Juke, a progression of ghetto house, is the defining soundscape for Trecartin and LaRue's visual interpretation of "Corpcore." The multiple layers of imagery, mixing real-life footage with 3D renders, overwhelmingly feature exercise, white-collar businessmen and the computer (even hooked up to exercise equipment!). Stylistically, they’re very much reminiscent of Trecartin’s spastic and renowned body of work, and the harsh beats lend themselves marvelously to the confounding merry-go-round of footage.

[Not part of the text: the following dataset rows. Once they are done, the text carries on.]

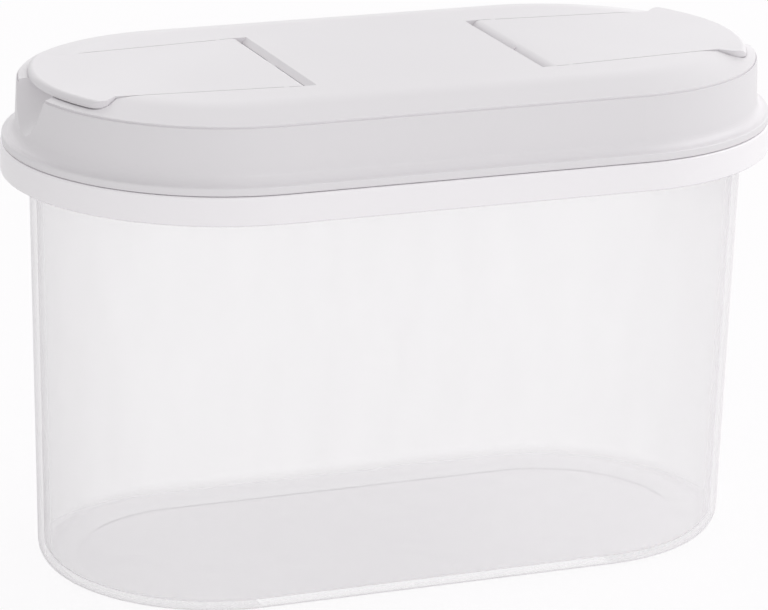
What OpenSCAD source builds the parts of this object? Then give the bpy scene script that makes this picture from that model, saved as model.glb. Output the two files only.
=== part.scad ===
// Dry food keeper: a tall tub with round ends and a push-on lid that has a flip flap at each end.
// Sizes are in millimetres. The origin is at the middle of the base, X runs along the length, Z is up.

/* [Outline] */
// Length over the flange of the lid
flange_len = 200; // [184:1:240]
// Width over the flange of the lid
flange_w = 105.3; // [99:0.1:120]

/* [Tub] */
// Height of the tub, to the top of its rim
tub_h = 109.8; // [80:0.1:200]
// Thickness of the tub's wall
tub_wall = 1.6; // [1.2:0.1:2.2]
// Thickness of the tub's floor at its foot ring
tub_floor = 2.2; // [1.8:0.1:3]
// How far the top of the tub's wall lies inside the outline of the flange
tub_inset = 6.8; // [6.4:0.1:9]
// How far the tub's wall draws in from there down to the base
tub_taper = 2.1; // [0.5:0.1:4]
// Radius of the rounded bottom edge
base_r = 5; // [4:0.5:9]
// Width of the flat ring that the tub stands on
foot_w = 5; // [3:0.5:8]
// Height of the hollow inside that ring
foot_h = 0.7; // [0.3:0.1:1]

/* [Tub rim] */
// Height of the band round the rim
rim_h = 7.3; // [6.8:0.1:10]
// Thickness of the band
rim_wall = 2.4; // [1.8:0.1:2.8]
// How far the band stands out past the outline of the flange
rim_out = 0.3; // [0:0.1:1.2]
// Thickness of the ledge that carries the band
rim_ledge = 1.8; // [1.4:0.1:2]

/* [Lid] */
// Thickness of the flange
flange_t = 2.1; // [1.6:0.1:3]
// Height of the lid's wall above the flange
lid_wall_h = 14; // [12:0.1:20]
// Thickness of the lid's wall
lid_wall = 1.8; // [1.4:0.1:2.2]
// How far the foot of the lid's wall lies inside the outline of the flange
lid_inset = 3.3; // [3:0.1:4.2]
// How far the lid's wall draws in from its foot to its top
lid_taper = 0.4; // [0:0.1:1.2]
// Radius of the curve that runs from the flange into the wall
flare_r = 2.8; // [1.5:0.1:2.9]
// Width of the step between the wall and the shoulder
crease_w = 0.5; // [0.3:0.1:0.8]
// Height of that step
crease_h = 0.5; // [0.3:0.1:0.8]
// Width of the sloping shoulder round the flat top
shoulder_w = 12.2; // [10:0.1:15]
// Drop from the flat top to the outer edge of the shoulder
shoulder_drop = 2.5; // [1.8:0.1:3]
// Radius of the soft edge between the flat top and the shoulder
soft_r = 28; // [8:1:32]
// Thickness of the lid's top
lid_top_t = 2; // [1.6:0.1:2.6]
// Depth of the skirt that goes into the rim
skirt_h = 4.4; // [3:0.1:4.8]
// Thickness of the skirt
skirt_t = 1.8; // [1.4:0.1:2.2]
// Height of the sealing bead round the skirt
bead_h = 0.2; // [0.1:0.05:0.2]

/* [Flaps] */
// Distance from the middle of the lid to the axis of each hinge
hinge_x = 34.2; // [30:0.1:40]
// Width of a flap at its hinge
flap_w = 49.2; // [44:0.1:54]
// Width of a flap where its lip begins
flap_tip_w = 42; // [38:0.1:44]
// Width over the lip
lip_w = 48.6; // [46:0.1:54]
// How far the edge of the lip lies inside the outline of the flange
lip_inset = 6.6; // [6.2:0.1:8]
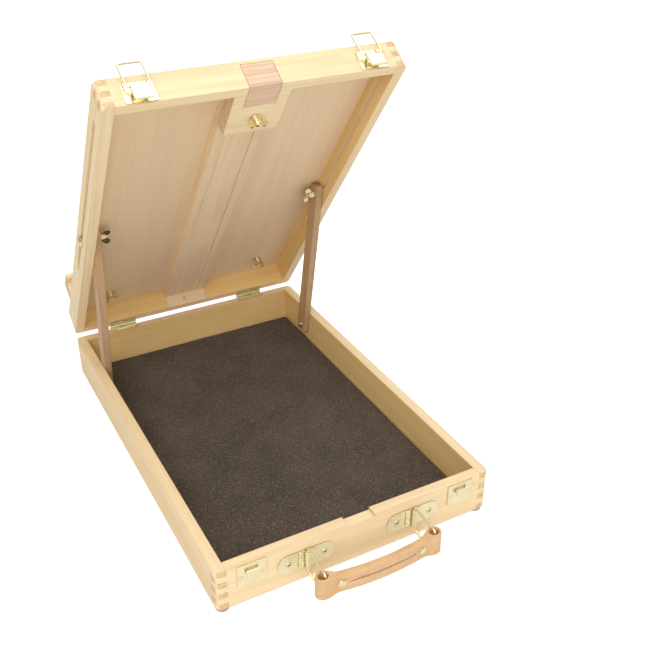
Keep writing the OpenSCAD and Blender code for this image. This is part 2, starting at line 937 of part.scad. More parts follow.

“How Can I Resist U” by Sophia Al-Maria

Sophia Al-Maria’s interpretation of the dubstep track “How Can I Resist U,” is a love letter to London (“the final frontier for forbidden fruit activities”), dubstep and being from the Gulf.

“D-Medley” by Thunder Horse

The electro-tropicalia track “D-Medley” visualized by Thunder Horse explores the fantasy realm through culled YouTube footage of bodacious babes.

What Al Qadiri composed, curated and pulled off in Genre-Specific Xperience further establishes the internet as a multi-dimensional venue, underscoring the significance of working with found footage and how the act of collaborating and translating a theme or emotion through multiple mediums can resonate much deeper than streaming a Soundcloud track. Al Qadiri doesn’t want to be put in a box, and this work certainly makes it hard to do so.

Fatima Al Qadiri’s Genre-Specific Xperience is now out on UNO.